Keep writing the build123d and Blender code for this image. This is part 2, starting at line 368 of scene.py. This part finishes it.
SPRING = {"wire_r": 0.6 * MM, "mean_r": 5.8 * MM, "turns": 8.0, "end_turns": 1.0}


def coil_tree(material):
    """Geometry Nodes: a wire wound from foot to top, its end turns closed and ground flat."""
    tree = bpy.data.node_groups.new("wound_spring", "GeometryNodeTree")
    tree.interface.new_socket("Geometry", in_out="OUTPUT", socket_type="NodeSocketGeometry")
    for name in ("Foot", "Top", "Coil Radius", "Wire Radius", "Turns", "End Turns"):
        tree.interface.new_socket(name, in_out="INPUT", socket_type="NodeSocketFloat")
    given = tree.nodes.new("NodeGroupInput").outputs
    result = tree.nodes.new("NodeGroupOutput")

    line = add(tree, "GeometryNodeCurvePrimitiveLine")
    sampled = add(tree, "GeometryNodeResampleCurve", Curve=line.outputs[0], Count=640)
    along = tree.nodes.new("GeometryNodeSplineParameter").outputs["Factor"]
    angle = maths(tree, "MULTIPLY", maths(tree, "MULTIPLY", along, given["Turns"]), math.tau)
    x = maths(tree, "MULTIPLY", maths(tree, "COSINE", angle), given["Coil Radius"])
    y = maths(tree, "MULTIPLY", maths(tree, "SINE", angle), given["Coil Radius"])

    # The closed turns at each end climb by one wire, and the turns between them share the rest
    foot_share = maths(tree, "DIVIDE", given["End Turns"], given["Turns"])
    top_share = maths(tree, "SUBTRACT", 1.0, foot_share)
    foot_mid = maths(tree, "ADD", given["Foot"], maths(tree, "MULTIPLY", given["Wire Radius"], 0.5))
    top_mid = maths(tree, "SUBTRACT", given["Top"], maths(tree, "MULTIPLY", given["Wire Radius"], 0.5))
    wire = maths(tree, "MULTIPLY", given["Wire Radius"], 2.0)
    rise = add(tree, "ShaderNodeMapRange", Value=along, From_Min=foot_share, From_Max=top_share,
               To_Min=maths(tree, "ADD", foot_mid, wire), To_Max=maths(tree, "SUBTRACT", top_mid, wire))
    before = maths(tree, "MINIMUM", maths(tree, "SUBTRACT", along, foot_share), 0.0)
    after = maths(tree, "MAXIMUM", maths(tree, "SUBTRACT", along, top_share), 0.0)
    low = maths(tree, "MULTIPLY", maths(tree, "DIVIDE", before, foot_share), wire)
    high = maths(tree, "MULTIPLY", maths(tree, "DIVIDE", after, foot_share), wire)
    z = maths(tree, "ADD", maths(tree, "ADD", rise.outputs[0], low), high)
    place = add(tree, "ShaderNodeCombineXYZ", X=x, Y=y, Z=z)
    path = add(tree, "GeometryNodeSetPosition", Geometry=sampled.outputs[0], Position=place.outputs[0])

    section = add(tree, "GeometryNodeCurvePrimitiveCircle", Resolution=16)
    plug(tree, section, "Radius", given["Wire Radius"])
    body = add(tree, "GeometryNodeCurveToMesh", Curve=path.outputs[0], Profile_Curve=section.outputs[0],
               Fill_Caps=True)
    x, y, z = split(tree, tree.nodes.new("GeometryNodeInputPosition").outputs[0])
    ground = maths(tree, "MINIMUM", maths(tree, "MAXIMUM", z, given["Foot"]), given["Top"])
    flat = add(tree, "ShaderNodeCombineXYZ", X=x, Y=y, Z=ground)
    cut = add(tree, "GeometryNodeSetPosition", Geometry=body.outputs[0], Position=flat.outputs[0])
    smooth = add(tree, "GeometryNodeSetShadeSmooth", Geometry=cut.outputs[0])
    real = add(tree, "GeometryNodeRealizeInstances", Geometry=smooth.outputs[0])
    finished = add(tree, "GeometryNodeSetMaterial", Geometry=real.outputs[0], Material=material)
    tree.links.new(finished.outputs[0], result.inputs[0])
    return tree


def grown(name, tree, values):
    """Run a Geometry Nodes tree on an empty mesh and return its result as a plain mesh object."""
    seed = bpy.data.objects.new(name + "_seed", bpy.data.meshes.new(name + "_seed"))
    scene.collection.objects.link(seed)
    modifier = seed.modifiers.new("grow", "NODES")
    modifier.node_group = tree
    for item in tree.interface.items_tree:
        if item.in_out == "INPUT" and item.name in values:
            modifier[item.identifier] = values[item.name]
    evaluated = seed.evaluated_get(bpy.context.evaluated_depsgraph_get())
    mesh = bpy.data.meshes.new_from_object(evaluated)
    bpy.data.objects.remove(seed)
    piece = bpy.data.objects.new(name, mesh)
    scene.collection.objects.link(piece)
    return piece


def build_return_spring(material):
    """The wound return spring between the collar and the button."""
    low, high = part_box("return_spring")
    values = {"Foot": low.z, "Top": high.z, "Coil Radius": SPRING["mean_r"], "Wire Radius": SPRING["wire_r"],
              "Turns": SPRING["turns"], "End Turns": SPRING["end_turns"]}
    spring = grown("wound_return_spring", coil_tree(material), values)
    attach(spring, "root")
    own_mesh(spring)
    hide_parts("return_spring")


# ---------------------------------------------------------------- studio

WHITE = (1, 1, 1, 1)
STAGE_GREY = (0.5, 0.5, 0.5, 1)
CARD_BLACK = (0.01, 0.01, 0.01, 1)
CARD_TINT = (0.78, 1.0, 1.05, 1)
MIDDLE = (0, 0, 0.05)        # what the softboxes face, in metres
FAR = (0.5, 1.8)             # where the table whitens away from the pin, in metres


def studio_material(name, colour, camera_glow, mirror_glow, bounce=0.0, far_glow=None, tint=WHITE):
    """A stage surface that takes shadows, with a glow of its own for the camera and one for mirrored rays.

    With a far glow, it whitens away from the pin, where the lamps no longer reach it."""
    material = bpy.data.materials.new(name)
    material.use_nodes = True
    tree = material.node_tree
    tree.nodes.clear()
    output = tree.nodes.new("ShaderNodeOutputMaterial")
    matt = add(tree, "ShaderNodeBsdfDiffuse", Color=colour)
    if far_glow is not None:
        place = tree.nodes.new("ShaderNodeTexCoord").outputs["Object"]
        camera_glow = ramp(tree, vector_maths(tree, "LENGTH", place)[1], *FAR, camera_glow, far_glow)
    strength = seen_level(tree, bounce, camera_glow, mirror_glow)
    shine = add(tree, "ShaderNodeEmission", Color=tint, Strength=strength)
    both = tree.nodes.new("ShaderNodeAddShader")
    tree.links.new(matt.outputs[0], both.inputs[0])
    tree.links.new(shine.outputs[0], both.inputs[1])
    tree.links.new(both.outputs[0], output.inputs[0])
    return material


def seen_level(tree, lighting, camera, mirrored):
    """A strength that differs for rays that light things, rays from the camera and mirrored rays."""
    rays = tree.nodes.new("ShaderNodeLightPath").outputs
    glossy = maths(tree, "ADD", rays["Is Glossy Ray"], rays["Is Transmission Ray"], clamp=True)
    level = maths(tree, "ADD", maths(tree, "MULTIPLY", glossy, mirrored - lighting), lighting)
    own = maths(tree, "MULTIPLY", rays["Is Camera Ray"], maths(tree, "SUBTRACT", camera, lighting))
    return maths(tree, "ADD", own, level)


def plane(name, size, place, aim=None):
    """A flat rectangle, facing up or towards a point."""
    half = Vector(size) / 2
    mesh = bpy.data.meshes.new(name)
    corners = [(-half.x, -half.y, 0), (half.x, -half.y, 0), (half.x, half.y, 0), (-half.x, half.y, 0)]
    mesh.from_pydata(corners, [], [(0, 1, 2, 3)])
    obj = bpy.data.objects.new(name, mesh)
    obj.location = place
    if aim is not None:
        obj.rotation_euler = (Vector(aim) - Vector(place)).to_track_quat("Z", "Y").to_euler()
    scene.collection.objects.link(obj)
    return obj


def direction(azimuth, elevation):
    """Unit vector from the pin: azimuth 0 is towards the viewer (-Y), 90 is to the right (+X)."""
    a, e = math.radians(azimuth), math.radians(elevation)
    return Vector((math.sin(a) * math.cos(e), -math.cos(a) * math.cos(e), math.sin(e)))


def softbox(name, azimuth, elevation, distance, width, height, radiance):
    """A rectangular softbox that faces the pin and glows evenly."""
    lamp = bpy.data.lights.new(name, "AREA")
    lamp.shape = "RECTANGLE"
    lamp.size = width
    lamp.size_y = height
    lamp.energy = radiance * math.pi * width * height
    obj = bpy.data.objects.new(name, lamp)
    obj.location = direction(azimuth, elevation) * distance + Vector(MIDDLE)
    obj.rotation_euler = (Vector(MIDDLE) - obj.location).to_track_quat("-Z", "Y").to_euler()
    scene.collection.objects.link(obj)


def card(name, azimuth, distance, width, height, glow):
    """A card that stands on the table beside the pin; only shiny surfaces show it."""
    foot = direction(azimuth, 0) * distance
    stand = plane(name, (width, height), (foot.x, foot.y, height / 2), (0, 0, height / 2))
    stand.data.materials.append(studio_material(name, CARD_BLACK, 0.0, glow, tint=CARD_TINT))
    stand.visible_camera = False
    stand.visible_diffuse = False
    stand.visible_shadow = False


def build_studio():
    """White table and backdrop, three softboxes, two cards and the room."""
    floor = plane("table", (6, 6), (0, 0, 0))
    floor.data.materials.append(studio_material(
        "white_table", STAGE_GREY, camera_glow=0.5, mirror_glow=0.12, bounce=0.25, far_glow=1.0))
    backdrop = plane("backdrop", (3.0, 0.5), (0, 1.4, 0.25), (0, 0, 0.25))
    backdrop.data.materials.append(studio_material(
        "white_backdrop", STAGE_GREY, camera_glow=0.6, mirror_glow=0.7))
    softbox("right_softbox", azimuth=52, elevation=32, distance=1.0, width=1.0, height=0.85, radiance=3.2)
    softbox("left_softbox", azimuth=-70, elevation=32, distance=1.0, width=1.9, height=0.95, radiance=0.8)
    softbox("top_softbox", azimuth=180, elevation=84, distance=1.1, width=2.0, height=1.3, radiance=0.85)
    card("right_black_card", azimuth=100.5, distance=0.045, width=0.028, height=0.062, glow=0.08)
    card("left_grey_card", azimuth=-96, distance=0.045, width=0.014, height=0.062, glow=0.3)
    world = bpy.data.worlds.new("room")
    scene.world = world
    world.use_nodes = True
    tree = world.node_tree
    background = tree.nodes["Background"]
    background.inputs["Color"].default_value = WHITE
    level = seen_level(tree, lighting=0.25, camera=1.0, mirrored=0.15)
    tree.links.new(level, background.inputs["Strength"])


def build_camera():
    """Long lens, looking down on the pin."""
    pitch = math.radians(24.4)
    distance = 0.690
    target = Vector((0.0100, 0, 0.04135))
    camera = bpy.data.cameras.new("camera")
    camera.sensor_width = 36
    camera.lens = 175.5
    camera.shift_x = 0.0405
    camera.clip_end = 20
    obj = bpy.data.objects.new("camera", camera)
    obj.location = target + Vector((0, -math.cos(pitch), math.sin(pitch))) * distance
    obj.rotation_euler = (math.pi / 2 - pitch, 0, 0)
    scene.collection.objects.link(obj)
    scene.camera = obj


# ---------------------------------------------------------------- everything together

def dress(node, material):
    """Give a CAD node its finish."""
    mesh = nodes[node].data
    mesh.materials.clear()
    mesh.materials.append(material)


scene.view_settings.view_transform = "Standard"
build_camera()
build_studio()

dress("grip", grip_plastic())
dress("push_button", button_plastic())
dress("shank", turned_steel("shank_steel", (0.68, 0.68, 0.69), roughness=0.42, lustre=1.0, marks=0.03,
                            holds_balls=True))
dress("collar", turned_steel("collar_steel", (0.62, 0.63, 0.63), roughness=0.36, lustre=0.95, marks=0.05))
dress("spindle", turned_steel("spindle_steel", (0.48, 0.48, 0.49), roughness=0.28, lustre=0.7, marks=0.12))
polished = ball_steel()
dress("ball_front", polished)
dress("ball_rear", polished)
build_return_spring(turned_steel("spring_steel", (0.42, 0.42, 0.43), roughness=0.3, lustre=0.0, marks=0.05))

WHAT IS BEING ASKED: Copy each line of the data above that holds "scene".

TASK RESULT:
Keep writing the build123d and Blender code for this image. This is part 2, starting at line 368 of scene.py. This part finishes it.
    scene.collection.objects.link(seed)
    scene.collection.objects.link(piece)
    scene.collection.objects.link(obj)
    scene.collection.objects.link(obj)
    scene.world = world
    scene.collection.objects.link(obj)
    scene.camera = obj
scene.view_settings.view_transform = "Standard"